The seemingly enlightened approach to warfare outlined above in the US army manual (human rights advocates were consulted in the production of the book, FM-3-24 in 2006) did little to please historian Col. Gian Gentile, as he argued in 2009:
“The answer to this tactical problem in Afghanistan provided by the Counterinsurgency Experts is better population centric Coin tactics and operations; just try harder at building schools, roads, local security forces, establishing government legitimacy, and population security through dispersion of forces to protect them. Once we get better at these processes and try just a bit harder, with a just a few more troops, then voila (just like we think happened in Iraq) victory is achieved, triumph is at hand. But where in this formulation of scientific processes are the enemy and the killing of them?”

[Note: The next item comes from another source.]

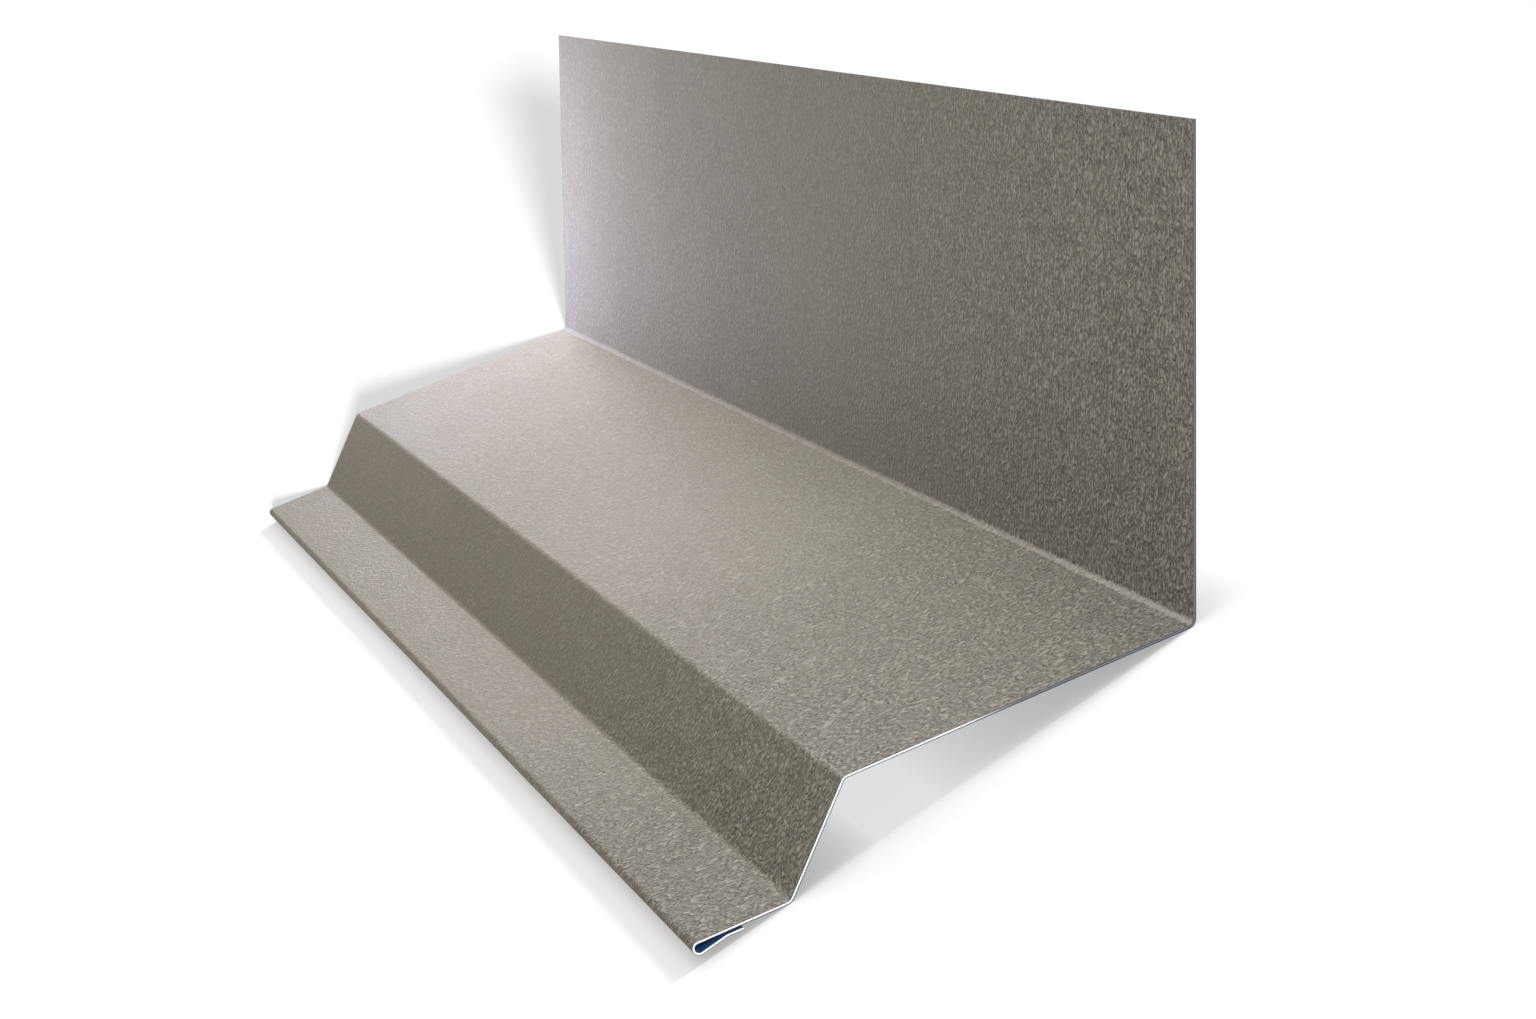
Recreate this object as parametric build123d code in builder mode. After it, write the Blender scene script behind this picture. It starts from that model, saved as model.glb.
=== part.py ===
from build123d import *
import os
from math import acos, asin, atan2, degrees, hypot, radians, tan

# Endwall flashing: one brake-formed strip of painted steel sheet that covers the joint
# where the upper end of a sloping roof meets a wall. Millimetres, +Z up. The length runs
# along X, the wall side is +Y and the hemmed front edge is -Y. It lies on a level floor
# as it comes to rest by itself, on the outsides of its heel and toe bends.

# Stock
flashing_length = 609.6
sheet_thickness = 0.65

# Legs, measured on the weather face between the corner lines of the bends
wall_leg = 101.6
roof_leg = 78.4
step_leg = 26.9
flange_leg = 21.8

# Bends, in degrees: how far the roof leg falls below level when the wall leg is upright,
# and how much steeper the step is than the roof leg and the flange, which are parallel
roof_pitch = 19.4
step_turn = 46.0

# Inside radii of the bends
heel_radius = 1.6
crest_radius = 1.6
toe_radius = 2.0

# Open teardrop hem: the sheet is turned back under the flange, closes in on it and
# ends in a short lip that lies parallel to the flange
hem_radius = 0.8
hem_return = 5.9
lip_radius = 1.0
lip_length = 3.4
lip_gap = 0.35


def setback(radius, turn):
    """Distance from the corner line of a bend to the end of its arc."""
    return radius * tan(radians(turn) / 2)


# Radii on the weather face, which is outside the crest and the hem
crest_face_radius = crest_radius + sheet_thickness
hem_face_radius = hem_radius + sheet_thickness

# Turn at the heel, and the angle at which the hem's return closes in on the flange so
# that the lip ends up lip_gap below it
heel_turn = 90 - roof_pitch
lip_hem_side_radius = lip_radius + sheet_thickness
hem_and_lip_radii = hem_radius + lip_hem_side_radius
closing_turn = degrees(
    acos((lip_gap - hem_radius + lip_hem_side_radius) / hypot(hem_and_lip_radii, hem_return))
    - atan2(hem_return, hem_and_lip_radii)
)

# Flats between the bends
heel_setback = setback(heel_radius, heel_turn)
crest_setback = setback(crest_face_radius, step_turn)
toe_setback = setback(toe_radius, step_turn)
wall_flat_length = wall_leg - heel_setback
roof_flat_length = roof_leg - heel_setback - crest_setback
step_flat_length = step_leg - crest_setback - toe_setback
flange_flat_length = flange_leg - toe_setback - hem_face_radius

# Cross-section with the wall leg upright, drawn along the weather face from the top of
# the wall leg down to the hem, then thickened towards the back of the sheet
with BuildLine() as upright_section:
    wall_flat = PolarLine((0, wall_leg), wall_flat_length, angle=-90)
    heel = JernArc(wall_flat @ 1, wall_flat % 1, heel_radius, -heel_turn)
    roof_flat = PolarLine(heel @ 1, roof_flat_length, direction=heel % 1)
    crest = JernArc(roof_flat @ 1, roof_flat % 1, crest_face_radius, step_turn)
    step_flat = PolarLine(crest @ 1, step_flat_length, direction=crest % 1)
    toe = JernArc(step_flat @ 1, step_flat % 1, toe_radius, -step_turn)
    flange_flat = PolarLine(toe @ 1, flange_flat_length, direction=toe % 1)
    hem_nose = JernArc(flange_flat @ 1, flange_flat % 1, hem_face_radius, 180 + closing_turn)
    hem_flat = PolarLine(hem_nose @ 1, hem_return, direction=hem_nose % 1)
    lip_bend = JernArc(hem_flat @ 1, hem_flat % 1, lip_radius, -closing_turn)
    lip_flat = PolarLine(lip_bend @ 1, lip_length, direction=lip_bend % 1)
    offset(amount=sheet_thickness, side=Side.LEFT)

# Resting attitude: the line that touches the outsides of the heel and the toe is the floor
toe_to_heel = heel.arc_center - toe.arc_center
outer_radius_difference = heel_radius - toe_radius
rest_tilt = degrees(
    atan2(toe_to_heel.Y, toe_to_heel.X) - asin(outer_radius_difference / toe_to_heel.length)
)
resting_outline = upright_section.line.rotate(Axis.Z, -rest_tilt).bounding_box()
rest_plane = Plane(
    origin=(0, -resting_outline.center().X, -resting_outline.min.Y),
    x_dir=Vector(0, 1, 0).rotate(Axis.X, -rest_tilt),
    z_dir=(1, 0, 0),
)

with BuildPart() as flashing_sheet:
    with BuildSketch(rest_plane):
        make_face(upright_section.edges())
    extrude(amount=flashing_length / 2, both=True)

flashing_sheet.part.label = "flashing_sheet"

os.makedirs("parts", exist_ok=True)
export_step(flashing_sheet.part, "parts/flashing_sheet.step")
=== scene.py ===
import math
import bmesh
import bpy
from mathutils import Matrix, Vector, noise


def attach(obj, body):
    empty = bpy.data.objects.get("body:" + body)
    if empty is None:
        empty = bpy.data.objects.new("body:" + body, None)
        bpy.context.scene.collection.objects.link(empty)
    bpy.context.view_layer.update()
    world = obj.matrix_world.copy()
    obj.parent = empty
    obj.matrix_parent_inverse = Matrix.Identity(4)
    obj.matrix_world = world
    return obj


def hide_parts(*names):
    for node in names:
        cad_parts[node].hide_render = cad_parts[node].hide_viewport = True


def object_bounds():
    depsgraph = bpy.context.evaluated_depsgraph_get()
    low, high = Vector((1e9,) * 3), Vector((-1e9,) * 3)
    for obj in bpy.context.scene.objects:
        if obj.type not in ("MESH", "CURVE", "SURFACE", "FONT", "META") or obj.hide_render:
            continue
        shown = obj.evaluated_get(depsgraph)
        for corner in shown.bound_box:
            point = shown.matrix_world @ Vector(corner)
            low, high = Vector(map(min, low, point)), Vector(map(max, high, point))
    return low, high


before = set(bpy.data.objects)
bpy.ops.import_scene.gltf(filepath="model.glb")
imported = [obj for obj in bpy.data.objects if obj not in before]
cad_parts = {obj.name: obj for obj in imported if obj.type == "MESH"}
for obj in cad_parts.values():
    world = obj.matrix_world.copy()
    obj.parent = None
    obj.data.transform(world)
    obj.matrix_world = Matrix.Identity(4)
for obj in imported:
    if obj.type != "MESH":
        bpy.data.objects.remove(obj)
cadLow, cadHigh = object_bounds()
print("frame loaded, bare sheet box in mm:", [round(v * 1000, 1) for v in cadHigh - cadLow])

mm = 0.001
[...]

The same debates are playing out today in Iraq. Good, representative governance is undoubtedly essential for ending insurgency and terrorism, even better, to prevent people becoming insurgents. The problem in Iraq is that local engagement with tribes, negotiations for reconciliation and micro economic development schemes were something chiefly done by US army units and State Department personnel (many of them ex army) in Sunni majority areas.
The US, rightly or wrongly, made peace with Baathist insurgents of the 1920s Revolutionary Brigades and the Jaish Mohammed, to turn these movements against a widely hated ISI. For a while, it was spectacularly effective at stopping the salafist terrorists, but as Craig Whiteside recently argued, it was a solution built on sand.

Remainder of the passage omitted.